For Maia's 4’ circle, she used approximately 1 cup of paint for each colour. (i.e. 100% = 1 cup, 75% = 3/4 cup, 50% = 1/2 cup, 25% = ¼ cup.) To simplify the process, fill the trays with the light colour first, then wash the measuring cup and fill the trays with the dark colour. You may find it helpful to label your trays with a sharpie to avoid confusion as you’re painting.

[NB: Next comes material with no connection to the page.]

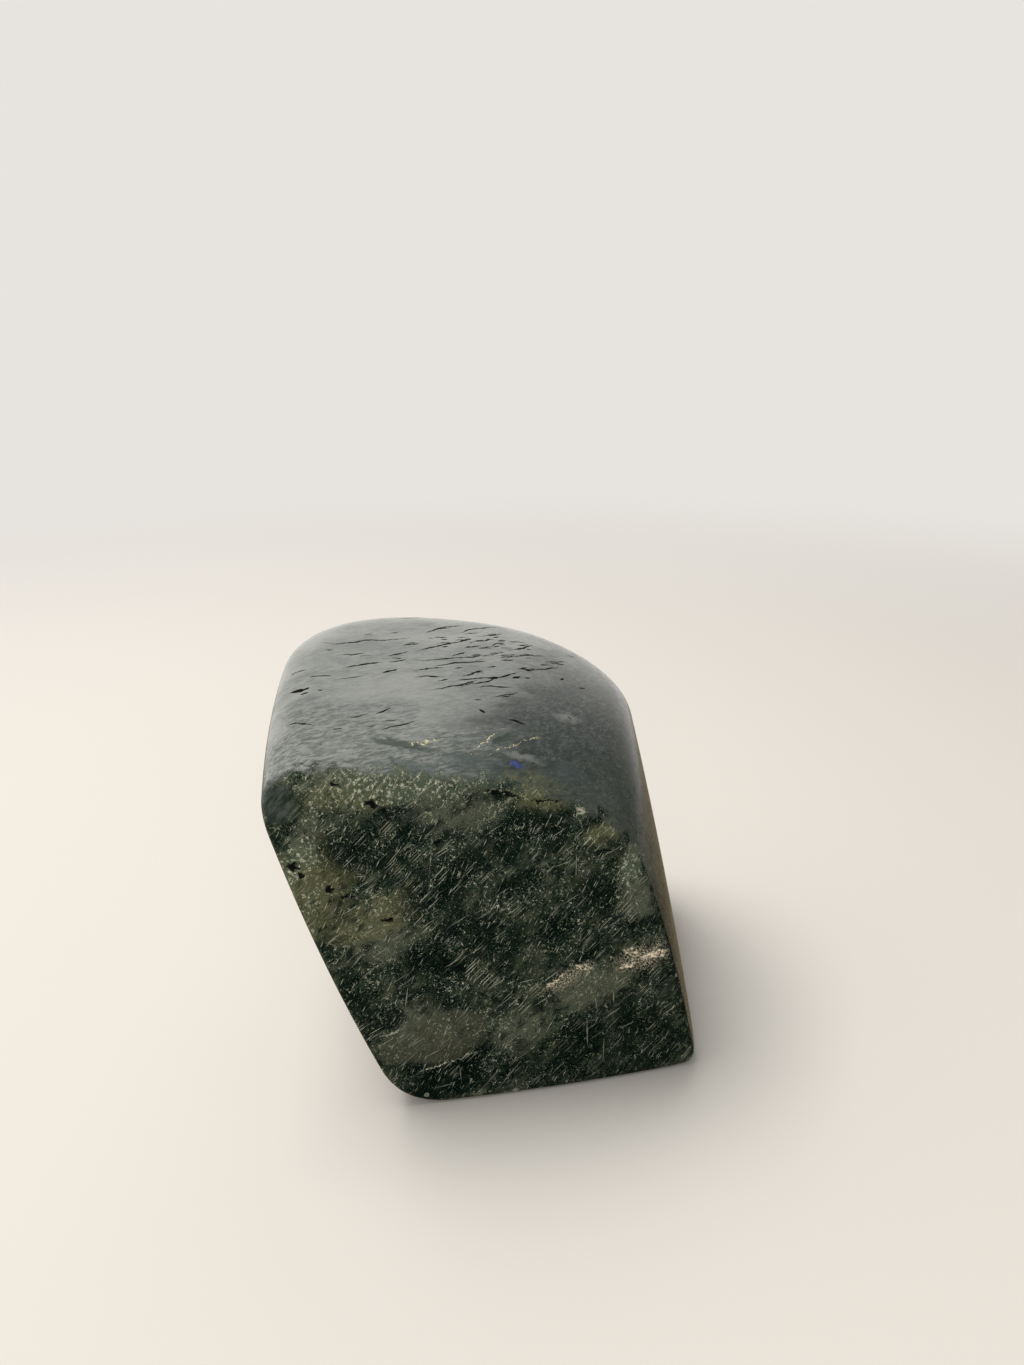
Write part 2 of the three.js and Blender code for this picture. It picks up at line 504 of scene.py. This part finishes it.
# Blots on the front: the middle's x and z, the half width and half height, and the turn in degrees.
FRONT_BLOTS = dict(
    deep=[
        (-34.7, 76.6, 13, 8, 10),
        (-12, 66, 17, 8, 35),
        (13, 78, 14, 6, -10),
        (-2, 50, 16, 9, -20),
        (30, 58, 10, 8, 0),
        (20, 50, 12, 6, 20),
        (42, 18, 9, 12, 0),
        (27, 16, 8, 10, 30),
        (-15, 44, 13, 6, -25),
        (-5, 7, 16, 5, 5),
    ],
    fringe=[
        (-25, 92.5, 33, 7, -3),
        (-49, 74, 5, 16, -22),
        (38, 64, 4, 12, -12),
    ],
    olive=[
        (-36, 90.5, 15, 5, -5),
        (-45, 67, 13, 18, -25),
        (31, 76, 9, 4, 15),
        (14, 87, 12, 5, -8),
        (-30, 57, 15, 8, 25),
    ],
    grey=[
        (-8, 84, 15, 6, 0),
        (-17, 22, 17, 11, -10),
        (28, 31, 14, 9, 15),
        (-26, 50, 11, 8, 20),
        (40, 56, 8, 9, 0),
        (8, 20, 12, 8, 20),
    ],
)
INCLUSIONS = [
    (-29.7, 88.2, 2.6, 0.9, -25),
    (-26.3, 85.6, 2.0, 0.6, -45),
    (-38.5, 93.6, 2.0, 0.6, -30),
    (-49.6, 72.6, 2.1, 1.1, -20),
    (-47.6, 70.3, 1.6, 0.8, 0),
    (-40.9, 66.1, 1.4, 1.1, -30),
    (-37.0, 64.2, 1.4, 0.6, -10),
    (-26.1, 56.8, 2.0, 0.8, -5),
    (-14.3, 81.0, 1.3, 0.6, 35),
    (-13.3, 76.9, 0.9, 0.8, 0),
    (-11.9, 44.2, 2.2, 0.9, -20),
    (-7.8, 41.1, 1.8, 0.8, 0),
    (3.5, 88.5, 5.5, 0.55, -15),
    (14.5, 85.5, 5.5, 0.45, -10),
    (30.0, 70.3, 5.5, 0.35, 2),
]
CREAM_BLOTS = [
    (39.2, 39.8, 3.6, 1.4, -28),
    (45.5, 38.1, 4.8, 1.4, 8),
    (37.5, 35.8, 3.0, 0.7, 5),
    (26.0, 37.3, 3.0, 0.8, -12),
    (26.8, 35.4, 1.4, 0.4, 50),
    (17.8, 34.2, 5.2, 0.45, 38),
    (24.1, 81.8, 1.5, 1.0, -30),
]
CREAM_HALOS = [
    (42.0, 37.8, 11.0, 5.5, 8),
    (21.0, 34.5, 10.0, 3.0, 28),
]
PALE_LINES = [
    (-11.5, 12.8, 12.5, 0.4, 17),
    (-26.2, 23.6, 4.6, 0.4, 18),
]
# Brown patches low on the front: a painted reflection of a brown wooden floor, mottled by the tone noise.
BROWN_REFLECTION_PATCHES = [
    (-12.0, 20.6, 14.0, 8.0, 17),
    (-26.5, 18.2, 5.0, 5.2, 40),
]
DARK_PATCHES = [
    (-7.0, 7.2, 16.0, 5.2, 17),
    (-26.5, 28.0, 4.6, 4.2, 20),
    (24.5, 14.5, 7.5, 6.0, -35),
]
CORNER_PATCH = [
    (-52.5, 89.5, 6.5, 6.0, 30),
]

# How far behind the front's edge its own blots have faded out. The hidden sides have others of the
# same kinds, at random places between two corners.
BLOT_FADE = 14.0
HIDDEN_BLOTS = dict(deep=16, fringe=2, olive=9, grey=12)
HIDDEN_BLOT_SIZE = (7, 17)
HIDDEN_FROM = (-62, -35, 0)
HIDDEN_TO = (62, 62, 108)

# Marks on the top, seen from above in the same way: the middle's x and y, half length and half width.
GOLD_THREADS = [
    (-1.0, -35.7, 9.9, 0.32, 57.7),
    (6.6, -34.0, 10.8, 0.32, 42),
    (-16.7, -40.3, 6.5, 0.28, 29),
]
TOP_LENSES = [
    (-23.0, -42.6, 11.0, 2.2, -4),
    (3.0, -33.5, 6.0, 1.2, 50),
]
TEAL_PATCHES = [
    (-20.0, -50.5, 12.0, 4.0, 5),
    (-4.0, -44.0, 11.0, 4.5, 15),
    (20.0, -38.0, 9.0, 4.0, 30),
]
OLIVE_HUMP = [
    (11.0, -45.5, 11.5, 5.5, 22),
]
PALE_VEILS = [
    (9.0, -37.5, 9.0, 1.8, 8),
    (22.0, -15.0, 6.0, 3.0, 20),
]
# A painted sheen: the blue labradorescent flash, as one patch on the top.
PAINTED_BLUE_SHEEN = [
    (7.0, -40.8, 2.6, 1.2, 10),
]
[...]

Each tray will need its own brush and roller head.

Divide your circle into five horizontal sections marking each on the wall with pencil.  In the top section, use a roller to apply the darkest colour (Tray 1).  In the second section, roll the colour from Tray 2 into the top half of the section.  While these areas are still wet, dip a brush in Tray 1 and blend the colour from the first section down into the second section using X strokes.  Using the brush from Tray 2, use the same X stroke blending upwards into the first section.  Blend evenly from one section to another continuing the paint smoothly over the taped stripes.  When you are satisfied with the look you have achieved, take the roller from Tray 2 and paint the bottom half of the second section.  Take the roller from Tray 3 and paint the top half of the middle section.  Blend with the appropriate brushes and continue on in this way to the bottom of the circle.

Once the circle is painted, let it dry for 15-to-20 minutes before gently removing tape. You’ll want to remove the tape before the paint gets too dry, in order to avoid flaking and cracking.